My 94 Altima does not turn off headlights automatically. Many times the battery goes dead and I call for a jump start. Can someone recommend one of the portable battery jump starters that they use to jump start your car. I would like to get one that is dependable so I don't have to call AAA all the time. I see some on the net with different amps, starting/cranking. Any recommendations. Preferably under 150.00.

Thanks, PatM


----------



## LONDONDERRY (May 19, 2004)

PatM said:


> My 94 Altima does not turn off headlights automatically. Many times the battery goes dead and I call for a jump start. Can someone recommend one of the portable battery jump starters that they use to jump start your car. I would like to get one that is dependable so I don't have to call AAA all the time. I see some on the net with different amps, starting/cranking. Any recommendations. Preferably under 150.00.
> 
> Thanks, PatM



What! What!
Your headlight don't shut off? The solution is not to dump $$$ into a portable battery jump starters, its to fix the problem to begin with. The cost might be less to fix it.


----------



## Darktide (Jul 29, 2004)

lol. I'm sorry PatM. But the problem isn't that they don't turn off automatically. They aren't supposed to. You need to be the one to turn them off. I don't know of many cars back in '94 that had the auto shut off feature and I'll garranty that of the few of them the Nissan Altima isn't one. 
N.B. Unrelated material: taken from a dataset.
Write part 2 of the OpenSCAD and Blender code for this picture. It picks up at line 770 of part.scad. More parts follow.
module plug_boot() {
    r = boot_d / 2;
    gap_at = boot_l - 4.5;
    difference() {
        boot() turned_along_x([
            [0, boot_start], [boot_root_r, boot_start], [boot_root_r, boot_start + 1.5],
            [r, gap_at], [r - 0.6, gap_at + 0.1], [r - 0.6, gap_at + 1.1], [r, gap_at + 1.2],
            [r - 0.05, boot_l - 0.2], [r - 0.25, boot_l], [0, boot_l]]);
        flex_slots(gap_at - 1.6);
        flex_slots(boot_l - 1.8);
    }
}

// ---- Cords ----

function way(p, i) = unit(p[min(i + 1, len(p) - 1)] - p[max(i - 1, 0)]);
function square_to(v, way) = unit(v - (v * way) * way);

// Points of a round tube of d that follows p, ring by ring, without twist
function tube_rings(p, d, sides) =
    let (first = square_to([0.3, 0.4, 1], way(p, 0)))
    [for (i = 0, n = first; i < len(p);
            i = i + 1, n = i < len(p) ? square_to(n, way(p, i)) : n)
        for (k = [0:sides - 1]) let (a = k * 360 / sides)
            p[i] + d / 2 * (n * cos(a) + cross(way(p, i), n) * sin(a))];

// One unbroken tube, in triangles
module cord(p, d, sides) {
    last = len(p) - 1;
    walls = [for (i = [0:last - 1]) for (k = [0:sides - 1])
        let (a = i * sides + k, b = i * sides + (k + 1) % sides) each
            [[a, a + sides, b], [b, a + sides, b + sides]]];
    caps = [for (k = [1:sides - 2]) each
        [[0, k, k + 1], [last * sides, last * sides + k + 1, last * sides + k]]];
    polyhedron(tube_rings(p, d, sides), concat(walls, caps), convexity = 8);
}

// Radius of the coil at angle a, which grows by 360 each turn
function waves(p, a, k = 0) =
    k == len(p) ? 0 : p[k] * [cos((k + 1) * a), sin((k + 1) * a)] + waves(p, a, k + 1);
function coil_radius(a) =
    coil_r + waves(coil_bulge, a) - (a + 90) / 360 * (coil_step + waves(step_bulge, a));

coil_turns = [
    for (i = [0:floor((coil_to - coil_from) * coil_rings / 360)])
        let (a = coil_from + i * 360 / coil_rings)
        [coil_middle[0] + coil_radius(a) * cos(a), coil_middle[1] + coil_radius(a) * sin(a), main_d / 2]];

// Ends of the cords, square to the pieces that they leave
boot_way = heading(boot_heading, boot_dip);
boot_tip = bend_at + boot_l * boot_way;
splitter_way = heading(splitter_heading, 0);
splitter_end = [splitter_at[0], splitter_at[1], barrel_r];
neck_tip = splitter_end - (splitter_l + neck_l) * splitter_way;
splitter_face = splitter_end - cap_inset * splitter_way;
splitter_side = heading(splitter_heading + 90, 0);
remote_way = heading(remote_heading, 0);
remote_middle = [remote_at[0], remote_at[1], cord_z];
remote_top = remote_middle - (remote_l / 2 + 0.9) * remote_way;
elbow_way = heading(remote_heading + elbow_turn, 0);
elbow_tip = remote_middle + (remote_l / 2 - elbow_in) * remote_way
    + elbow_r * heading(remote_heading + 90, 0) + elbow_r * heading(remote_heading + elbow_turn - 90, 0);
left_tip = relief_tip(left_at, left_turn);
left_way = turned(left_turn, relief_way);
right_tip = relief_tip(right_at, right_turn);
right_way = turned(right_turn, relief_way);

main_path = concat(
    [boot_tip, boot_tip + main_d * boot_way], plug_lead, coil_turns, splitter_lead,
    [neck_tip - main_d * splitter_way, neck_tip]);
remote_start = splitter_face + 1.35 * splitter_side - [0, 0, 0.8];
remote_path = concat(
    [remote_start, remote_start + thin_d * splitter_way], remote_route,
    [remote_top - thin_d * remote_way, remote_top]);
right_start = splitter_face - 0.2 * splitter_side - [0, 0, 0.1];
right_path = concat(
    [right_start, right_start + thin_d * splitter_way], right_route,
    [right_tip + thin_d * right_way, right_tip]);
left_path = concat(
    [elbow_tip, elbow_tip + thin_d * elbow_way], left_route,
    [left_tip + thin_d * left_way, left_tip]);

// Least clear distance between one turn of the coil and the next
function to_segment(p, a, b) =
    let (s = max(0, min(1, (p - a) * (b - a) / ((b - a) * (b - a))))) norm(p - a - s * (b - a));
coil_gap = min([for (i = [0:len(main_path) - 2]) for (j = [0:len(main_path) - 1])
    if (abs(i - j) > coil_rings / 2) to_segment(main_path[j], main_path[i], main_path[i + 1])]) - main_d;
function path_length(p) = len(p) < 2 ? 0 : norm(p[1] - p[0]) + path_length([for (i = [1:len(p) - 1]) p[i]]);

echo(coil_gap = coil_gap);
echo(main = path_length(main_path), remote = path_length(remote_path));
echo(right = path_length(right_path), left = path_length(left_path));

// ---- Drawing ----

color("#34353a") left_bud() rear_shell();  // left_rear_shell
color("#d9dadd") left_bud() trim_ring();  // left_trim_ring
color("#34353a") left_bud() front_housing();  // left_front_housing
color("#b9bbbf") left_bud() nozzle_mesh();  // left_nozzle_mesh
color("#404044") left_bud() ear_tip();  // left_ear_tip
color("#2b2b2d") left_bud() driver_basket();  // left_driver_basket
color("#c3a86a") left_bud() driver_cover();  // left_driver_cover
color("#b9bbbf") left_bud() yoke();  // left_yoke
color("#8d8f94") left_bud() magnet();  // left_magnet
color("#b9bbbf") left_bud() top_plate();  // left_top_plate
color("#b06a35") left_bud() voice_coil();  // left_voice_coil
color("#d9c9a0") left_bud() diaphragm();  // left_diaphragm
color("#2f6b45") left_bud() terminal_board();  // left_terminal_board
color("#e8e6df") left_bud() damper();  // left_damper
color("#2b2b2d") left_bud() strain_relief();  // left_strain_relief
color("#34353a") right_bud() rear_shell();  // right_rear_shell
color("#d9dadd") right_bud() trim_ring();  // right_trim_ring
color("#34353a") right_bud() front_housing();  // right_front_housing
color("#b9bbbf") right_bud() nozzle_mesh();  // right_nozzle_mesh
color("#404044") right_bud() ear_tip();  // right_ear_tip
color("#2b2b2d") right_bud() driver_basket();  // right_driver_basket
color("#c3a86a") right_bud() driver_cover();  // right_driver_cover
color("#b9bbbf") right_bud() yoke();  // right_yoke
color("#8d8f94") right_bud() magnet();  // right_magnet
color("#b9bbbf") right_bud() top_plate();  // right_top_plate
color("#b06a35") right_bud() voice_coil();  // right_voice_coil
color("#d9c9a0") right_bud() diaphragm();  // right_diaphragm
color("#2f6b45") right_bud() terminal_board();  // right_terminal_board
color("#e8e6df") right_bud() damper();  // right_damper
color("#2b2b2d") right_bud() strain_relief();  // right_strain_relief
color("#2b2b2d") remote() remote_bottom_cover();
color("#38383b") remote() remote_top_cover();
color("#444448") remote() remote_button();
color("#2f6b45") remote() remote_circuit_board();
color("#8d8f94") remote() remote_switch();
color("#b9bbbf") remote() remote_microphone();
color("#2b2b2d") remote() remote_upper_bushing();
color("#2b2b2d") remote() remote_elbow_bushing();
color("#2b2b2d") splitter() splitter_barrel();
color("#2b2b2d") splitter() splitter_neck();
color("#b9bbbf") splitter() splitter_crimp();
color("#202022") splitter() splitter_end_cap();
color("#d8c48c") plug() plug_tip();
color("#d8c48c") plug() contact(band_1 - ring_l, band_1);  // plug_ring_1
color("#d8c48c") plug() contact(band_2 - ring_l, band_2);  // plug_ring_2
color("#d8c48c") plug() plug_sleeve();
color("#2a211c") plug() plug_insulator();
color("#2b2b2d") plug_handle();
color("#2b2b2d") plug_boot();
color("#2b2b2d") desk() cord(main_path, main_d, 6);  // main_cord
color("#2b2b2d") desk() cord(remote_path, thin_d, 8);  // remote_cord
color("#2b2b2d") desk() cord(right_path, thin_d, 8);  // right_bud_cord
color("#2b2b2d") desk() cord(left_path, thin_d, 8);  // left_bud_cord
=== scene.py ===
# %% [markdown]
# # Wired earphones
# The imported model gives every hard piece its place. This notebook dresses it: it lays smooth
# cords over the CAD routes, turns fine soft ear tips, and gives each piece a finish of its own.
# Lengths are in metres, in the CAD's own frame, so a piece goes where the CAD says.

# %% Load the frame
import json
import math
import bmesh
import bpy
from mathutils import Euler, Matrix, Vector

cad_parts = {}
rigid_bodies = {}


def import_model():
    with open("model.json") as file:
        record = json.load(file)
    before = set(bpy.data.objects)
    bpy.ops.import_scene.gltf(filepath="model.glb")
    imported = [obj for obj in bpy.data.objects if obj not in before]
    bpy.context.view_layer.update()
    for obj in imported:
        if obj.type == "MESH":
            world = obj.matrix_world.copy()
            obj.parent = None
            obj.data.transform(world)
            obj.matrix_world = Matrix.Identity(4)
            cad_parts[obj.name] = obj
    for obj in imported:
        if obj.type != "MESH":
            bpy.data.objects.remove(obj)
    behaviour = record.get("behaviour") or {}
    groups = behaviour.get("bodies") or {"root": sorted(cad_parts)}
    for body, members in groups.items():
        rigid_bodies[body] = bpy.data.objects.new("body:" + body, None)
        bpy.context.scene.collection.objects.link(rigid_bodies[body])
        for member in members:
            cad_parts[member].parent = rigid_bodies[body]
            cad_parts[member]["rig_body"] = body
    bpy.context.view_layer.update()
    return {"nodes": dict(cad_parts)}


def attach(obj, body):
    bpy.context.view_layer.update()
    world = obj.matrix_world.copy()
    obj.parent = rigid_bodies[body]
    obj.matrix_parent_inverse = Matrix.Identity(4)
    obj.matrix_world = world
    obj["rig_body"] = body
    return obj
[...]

If you must have a portable jump pack then just go down to Autozone or Advance Auto Parts. They should have a unit that'll run you $65. It'll do just fine, the ka24de doesn't take a whole hell of a lot of juice to crank it. But just remember that you'll have to keep it fully charged and its a battery inside that thing. The cheapest/best route for you to take is to tape a note to your steering wheel telling you or whomever to remember to turn the headlights off before exiting the vehicle. 

Beyond that repeated discharge/recharge of a battery will GREATLY reduce your battery life. I'm talking about a battery that should last you 4 years going in just a few months. If its a wiring problem you have and the headlights won't turn off when you turn the switch then I would replace the switch. Having a portable battery charger is certainly not the solution you should be looking for.

Darktide


----------



## jserrano (Oct 27, 2004)

^ Good advice Darktide. Hope it isn't one of those Canadian Altimas with Daytime Running Lights that has malfunctioned.

Pull the headlight fuse in the meantime until you can finally get it properly fixed.


----------